- TASK TO CARRY OUT:
Repeat everything in the material exactly.

[START OF INFORMATION SHOWN]

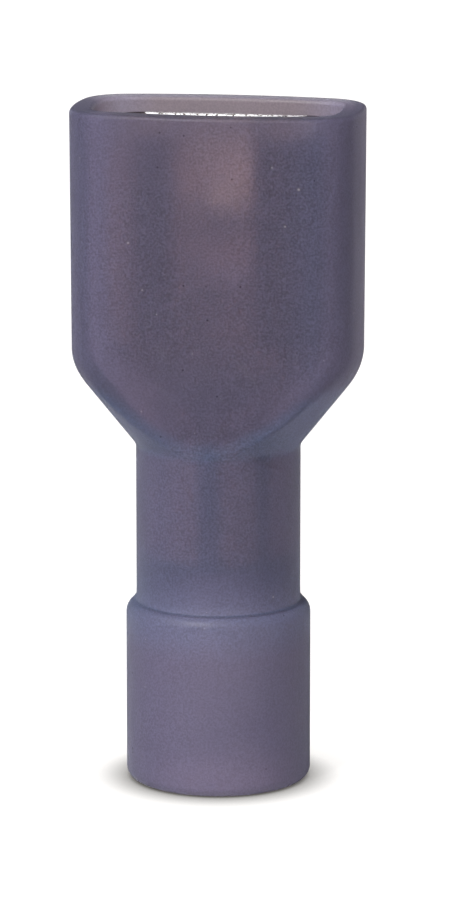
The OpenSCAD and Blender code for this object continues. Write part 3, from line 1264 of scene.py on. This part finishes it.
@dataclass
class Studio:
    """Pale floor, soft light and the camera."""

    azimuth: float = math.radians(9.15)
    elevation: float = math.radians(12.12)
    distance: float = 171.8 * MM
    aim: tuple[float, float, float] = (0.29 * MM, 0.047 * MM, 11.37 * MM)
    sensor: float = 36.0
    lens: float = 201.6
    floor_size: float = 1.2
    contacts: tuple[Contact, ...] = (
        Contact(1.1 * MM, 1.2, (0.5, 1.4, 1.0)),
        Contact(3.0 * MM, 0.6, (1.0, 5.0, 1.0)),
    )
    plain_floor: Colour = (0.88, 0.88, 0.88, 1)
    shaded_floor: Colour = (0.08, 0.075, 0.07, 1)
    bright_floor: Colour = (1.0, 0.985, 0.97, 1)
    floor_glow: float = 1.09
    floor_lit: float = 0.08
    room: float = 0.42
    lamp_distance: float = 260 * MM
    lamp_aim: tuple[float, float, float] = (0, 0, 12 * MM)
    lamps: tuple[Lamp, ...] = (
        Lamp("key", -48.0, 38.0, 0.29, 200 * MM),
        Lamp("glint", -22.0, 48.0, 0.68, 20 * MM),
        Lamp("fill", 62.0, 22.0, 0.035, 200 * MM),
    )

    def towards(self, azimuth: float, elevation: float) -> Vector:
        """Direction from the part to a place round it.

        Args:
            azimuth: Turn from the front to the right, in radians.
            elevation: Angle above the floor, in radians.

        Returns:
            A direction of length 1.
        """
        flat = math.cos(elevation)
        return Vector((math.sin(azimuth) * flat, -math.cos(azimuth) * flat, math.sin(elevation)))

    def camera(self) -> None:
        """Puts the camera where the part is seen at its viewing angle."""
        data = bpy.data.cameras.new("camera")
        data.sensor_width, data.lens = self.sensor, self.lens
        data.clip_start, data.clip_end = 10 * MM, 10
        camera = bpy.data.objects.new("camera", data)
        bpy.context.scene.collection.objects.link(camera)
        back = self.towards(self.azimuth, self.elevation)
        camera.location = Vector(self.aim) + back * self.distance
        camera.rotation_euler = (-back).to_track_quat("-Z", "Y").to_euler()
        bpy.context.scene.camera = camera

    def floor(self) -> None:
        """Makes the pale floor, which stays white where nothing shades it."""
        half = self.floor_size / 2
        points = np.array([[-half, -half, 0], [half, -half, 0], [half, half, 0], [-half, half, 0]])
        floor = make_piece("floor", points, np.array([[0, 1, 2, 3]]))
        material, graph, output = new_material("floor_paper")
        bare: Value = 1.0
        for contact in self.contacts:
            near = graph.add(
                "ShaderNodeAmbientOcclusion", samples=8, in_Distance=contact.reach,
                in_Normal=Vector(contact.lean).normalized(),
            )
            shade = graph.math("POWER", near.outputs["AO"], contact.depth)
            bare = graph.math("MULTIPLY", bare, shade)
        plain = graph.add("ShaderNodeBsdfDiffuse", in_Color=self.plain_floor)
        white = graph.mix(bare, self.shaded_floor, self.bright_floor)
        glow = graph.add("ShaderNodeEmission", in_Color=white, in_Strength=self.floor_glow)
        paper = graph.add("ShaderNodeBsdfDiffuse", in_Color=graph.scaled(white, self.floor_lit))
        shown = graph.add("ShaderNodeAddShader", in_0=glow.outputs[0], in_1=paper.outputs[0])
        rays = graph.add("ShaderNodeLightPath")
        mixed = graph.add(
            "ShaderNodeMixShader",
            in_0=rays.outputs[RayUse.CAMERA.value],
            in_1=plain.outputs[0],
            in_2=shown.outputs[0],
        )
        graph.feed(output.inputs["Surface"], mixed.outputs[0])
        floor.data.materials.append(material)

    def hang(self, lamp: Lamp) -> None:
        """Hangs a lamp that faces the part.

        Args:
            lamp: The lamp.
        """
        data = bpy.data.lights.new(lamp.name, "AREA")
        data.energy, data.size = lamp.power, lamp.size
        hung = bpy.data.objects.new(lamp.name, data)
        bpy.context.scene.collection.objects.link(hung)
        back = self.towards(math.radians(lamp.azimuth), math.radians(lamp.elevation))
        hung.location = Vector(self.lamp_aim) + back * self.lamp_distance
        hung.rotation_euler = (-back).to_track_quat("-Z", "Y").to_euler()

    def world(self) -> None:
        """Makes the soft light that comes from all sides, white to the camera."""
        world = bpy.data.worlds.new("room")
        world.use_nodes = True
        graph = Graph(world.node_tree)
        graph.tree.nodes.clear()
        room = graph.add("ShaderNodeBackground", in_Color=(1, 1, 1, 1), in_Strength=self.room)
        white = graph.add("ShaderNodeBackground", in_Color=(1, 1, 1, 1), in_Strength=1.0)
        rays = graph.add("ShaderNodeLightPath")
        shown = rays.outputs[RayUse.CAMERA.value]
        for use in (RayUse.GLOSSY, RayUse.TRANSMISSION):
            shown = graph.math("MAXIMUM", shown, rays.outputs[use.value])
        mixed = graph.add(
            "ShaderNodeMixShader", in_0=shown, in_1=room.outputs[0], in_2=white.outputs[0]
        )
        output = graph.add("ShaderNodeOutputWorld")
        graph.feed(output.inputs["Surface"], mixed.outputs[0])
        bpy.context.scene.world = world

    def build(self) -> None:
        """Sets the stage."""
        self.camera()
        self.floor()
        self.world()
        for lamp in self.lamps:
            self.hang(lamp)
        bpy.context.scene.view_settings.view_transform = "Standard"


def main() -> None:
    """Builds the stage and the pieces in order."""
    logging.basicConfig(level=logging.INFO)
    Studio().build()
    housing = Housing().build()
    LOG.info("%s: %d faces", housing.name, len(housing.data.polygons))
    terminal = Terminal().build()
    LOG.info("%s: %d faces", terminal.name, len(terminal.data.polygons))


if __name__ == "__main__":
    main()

[END OF INFORMATION SHOWN]

- EXPECTED ANSWER:
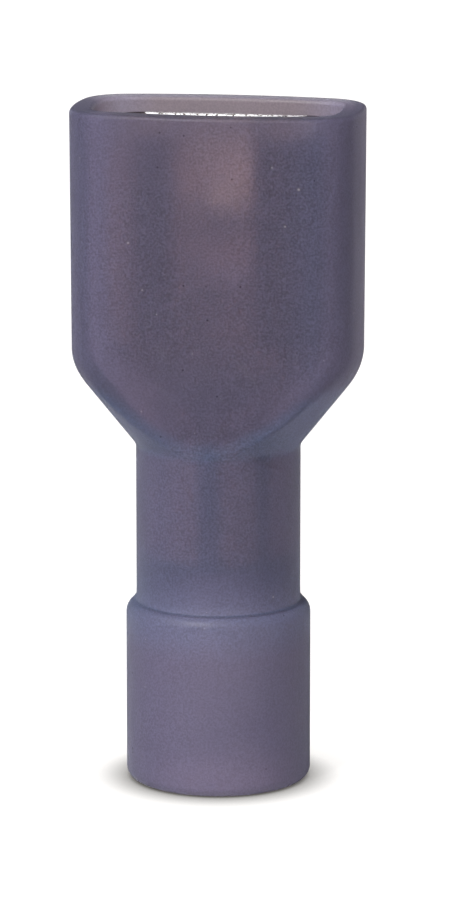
The OpenSCAD and Blender code for this object continues. Write part 3, from line 1264 of scene.py on. This part finishes it.
@dataclass
class Studio:
    """Pale floor, soft light and the camera."""

    azimuth: float = math.radians(9.15)
    elevation: float = math.radians(12.12)
    distance: float = 171.8 * MM
    aim: tuple[float, float, float] = (0.29 * MM, 0.047 * MM, 11.37 * MM)
    sensor: float = 36.0
    lens: float = 201.6
    floor_size: float = 1.2
    contacts: tuple[Contact, ...] = (
        Contact(1.1 * MM, 1.2, (0.5, 1.4, 1.0)),
        Contact(3.0 * MM, 0.6, (1.0, 5.0, 1.0)),
    )
    plain_floor: Colour = (0.88, 0.88, 0.88, 1)
    shaded_floor: Colour = (0.08, 0.075, 0.07, 1)
    bright_floor: Colour = (1.0, 0.985, 0.97, 1)
    floor_glow: float = 1.09
    floor_lit: float = 0.08
    room: float = 0.42
    lamp_distance: float = 260 * MM
    lamp_aim: tuple[float, float, float] = (0, 0, 12 * MM)
    lamps: tuple[Lamp, ...] = (
        Lamp("key", -48.0, 38.0, 0.29, 200 * MM),
        Lamp("glint", -22.0, 48.0, 0.68, 20 * MM),
        Lamp("fill", 62.0, 22.0, 0.035, 200 * MM),
    )

    def towards(self, azimuth: float, elevation: float) -> Vector:
        """Direction from the part to a place round it.

        Args:
            azimuth: Turn from the front to the right, in radians.
            elevation: Angle above the floor, in radians.

        Returns:
            A direction of length 1.
        """
        flat = math.cos(elevation)
        return Vector((math.sin(azimuth) * flat, -math.cos(azimuth) * flat, math.sin(elevation)))

    def camera(self) -> None:
        """Puts the camera where the part is seen at its viewing angle."""
        data = bpy.data.cameras.new("camera")
        data.sensor_width, data.lens = self.sensor, self.lens
        data.clip_start, data.clip_end = 10 * MM, 10
        camera = bpy.data.objects.new("camera", data)
        bpy.context.scene.collection.objects.link(camera)
        back = self.towards(self.azimuth, self.elevation)
        camera.location = Vector(self.aim) + back * self.distance
        camera.rotation_euler = (-back).to_track_quat("-Z", "Y").to_euler()
        bpy.context.scene.camera = camera

    def floor(self) -> None:
        """Makes the pale floor, which stays white where nothing shades it."""
        half = self.floor_size / 2
        points = np.array([[-half, -half, 0], [half, -half, 0], [half, half, 0], [-half, half, 0]])
        floor = make_piece("floor", points, np.array([[0, 1, 2, 3]]))
        material, graph, output = new_material("floor_paper")
        bare: Value = 1.0
        for contact in self.contacts:
            near = graph.add(
                "ShaderNodeAmbientOcclusion", samples=8, in_Distance=contact.reach,
                in_Normal=Vector(contact.lean).normalized(),
            )
            shade = graph.math("POWER", near.outputs["AO"], contact.depth)
            bare = graph.math("MULTIPLY", bare, shade)
        plain = graph.add("ShaderNodeBsdfDiffuse", in_Color=self.plain_floor)
        white = graph.mix(bare, self.shaded_floor, self.bright_floor)
        glow = graph.add("ShaderNodeEmission", in_Color=white, in_Strength=self.floor_glow)
        paper = graph.add("ShaderNodeBsdfDiffuse", in_Color=graph.scaled(white, self.floor_lit))
        shown = graph.add("ShaderNodeAddShader", in_0=glow.outputs[0], in_1=paper.outputs[0])
        rays = graph.add("ShaderNodeLightPath")
        mixed = graph.add(
            "ShaderNodeMixShader",
            in_0=rays.outputs[RayUse.CAMERA.value],
            in_1=plain.outputs[0],
            in_2=shown.outputs[0],
        )
        graph.feed(output.inputs["Surface"], mixed.outputs[0])
        floor.data.materials.append(material)

    def hang(self, lamp: Lamp) -> None:
        """Hangs a lamp that faces the part.

        Args:
            lamp: The lamp.
        """
        data = bpy.data.lights.new(lamp.name, "AREA")
        data.energy, data.size = lamp.power, lamp.size
        hung = bpy.data.objects.new(lamp.name, data)
        bpy.context.scene.collection.objects.link(hung)
        back = self.towards(math.radians(lamp.azimuth), math.radians(lamp.elevation))
        hung.location = Vector(self.lamp_aim) + back * self.lamp_distance
        hung.rotation_euler = (-back).to_track_quat("-Z", "Y").to_euler()

    def world(self) -> None:
        """Makes the soft light that comes from all sides, white to the camera."""
        world = bpy.data.worlds.new("room")
        world.use_nodes = True
        graph = Graph(world.node_tree)
        graph.tree.nodes.clear()
        room = graph.add("ShaderNodeBackground", in_Color=(1, 1, 1, 1), in_Strength=self.room)
        white = graph.add("ShaderNodeBackground", in_Color=(1, 1, 1, 1), in_Strength=1.0)
        rays = graph.add("ShaderNodeLightPath")
        shown = rays.outputs[RayUse.CAMERA.value]
        for use in (RayUse.GLOSSY, RayUse.TRANSMISSION):
            shown = graph.math("MAXIMUM", shown, rays.outputs[use.value])
        mixed = graph.add(
            "ShaderNodeMixShader", in_0=shown, in_1=room.outputs[0], in_2=white.outputs[0]
        )
        output = graph.add("ShaderNodeOutputWorld")
        graph.feed(output.inputs["Surface"], mixed.outputs[0])
        bpy.context.scene.world = world

    def build(self) -> None:
        """Sets the stage."""
        self.camera()
        self.floor()
        self.world()
        for lamp in self.lamps:
            self.hang(lamp)
        bpy.context.scene.view_settings.view_transform = "Standard"


def main() -> None:
    """Builds the stage and the pieces in order."""
    logging.basicConfig(level=logging.INFO)
    Studio().build()
    housing = Housing().build()
    LOG.info("%s: %d faces", housing.name, len(housing.data.polygons))
    terminal = Terminal().build()
    LOG.info("%s: %d faces", terminal.name, len(terminal.data.polygons))


if __name__ == "__main__":
    main()